Maidarjavyn Ganzorig (Майдаржавын Ганзориг; 5 February 1949 – 4 July 2021) was a Mongolian cosmonaut and academic.

In 1978, he participated in the Soviet Intercosmos program and trained for the Soyuz 39 mission.

==Biography==
Ganzorig was born in Tsetserleg, Arkhangai in 1949, finishing his secondary education in 1968. He studied at Kyiv Polytechnic Institute, earning a degree in heating and precision automated devices maintenance, graduating in 1975. In 1978, he was selected as the backup to Jügderdemidiin Gürragchaa for the Soyuz 39 mission, who would become the first Mongolian in space.
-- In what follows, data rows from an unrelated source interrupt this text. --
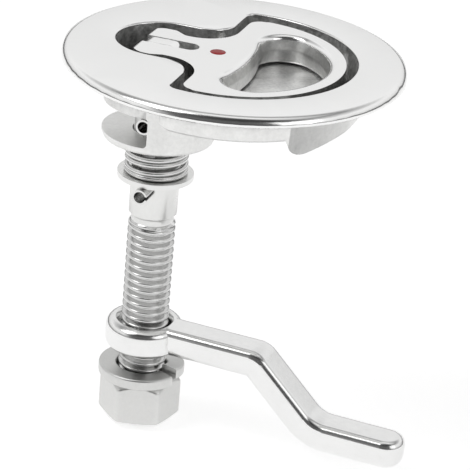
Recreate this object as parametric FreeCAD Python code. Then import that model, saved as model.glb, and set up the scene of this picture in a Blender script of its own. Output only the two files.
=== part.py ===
import FreeCAD, Part
import math
import os

# Flush pull latch: a round plate with a folding ring handle, and below it a
# spring-loaded threaded spindle that carries a cranked lever.
# Origin: centre of the round plate, on the underside of its flange.
# +Z points out of the plate's face, +X from the spindle to the finger ring.
# Lengths are millimetres, angles are degrees.

V = FreeCAD.Vector
UP = V(0, 0, 1)
ACROSS = V(0, 1, 0)

# Round plate
flange_radius = 32.5
flange_thickness = 2.0
flange_edge_radius = 1.3
flange_under_edge = 0.3
recess_rim_edge = 0.3

# Keyhole recess in the plate: a round end for the ring, a lobe for the ears
ring_gap = 2.15
flank_gap = 1.5
recess_shoulder_radius = 2.0
recess_land_radius = 5.4
lobe_radius = 9.3
recess_floor_depth = 4.4
lobe_floor_depth = 8.5
shell_wall = 1.7
cup_edge = 0.8

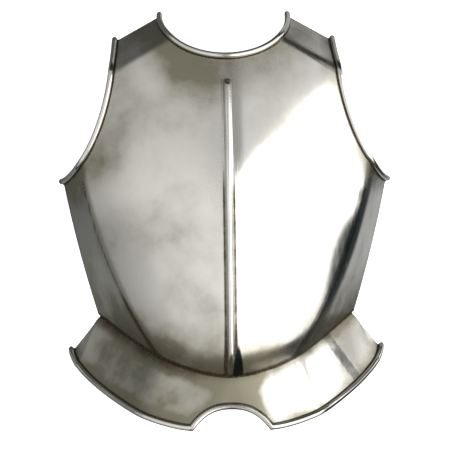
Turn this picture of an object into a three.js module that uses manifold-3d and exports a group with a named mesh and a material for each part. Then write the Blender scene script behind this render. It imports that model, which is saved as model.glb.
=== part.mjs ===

In 1984, he received a Candidate of Technical Sciences degree.

From 1984 to 1991 Ganzorig was Head of the RS Laboratory at the Institute of Physics and Technology, Mongolian Academy of Sciences, and since 1991 served as the Director of Informatics at the Remote Sensing Center, Mongolian Academy of Sciences, Ulaanbaatar.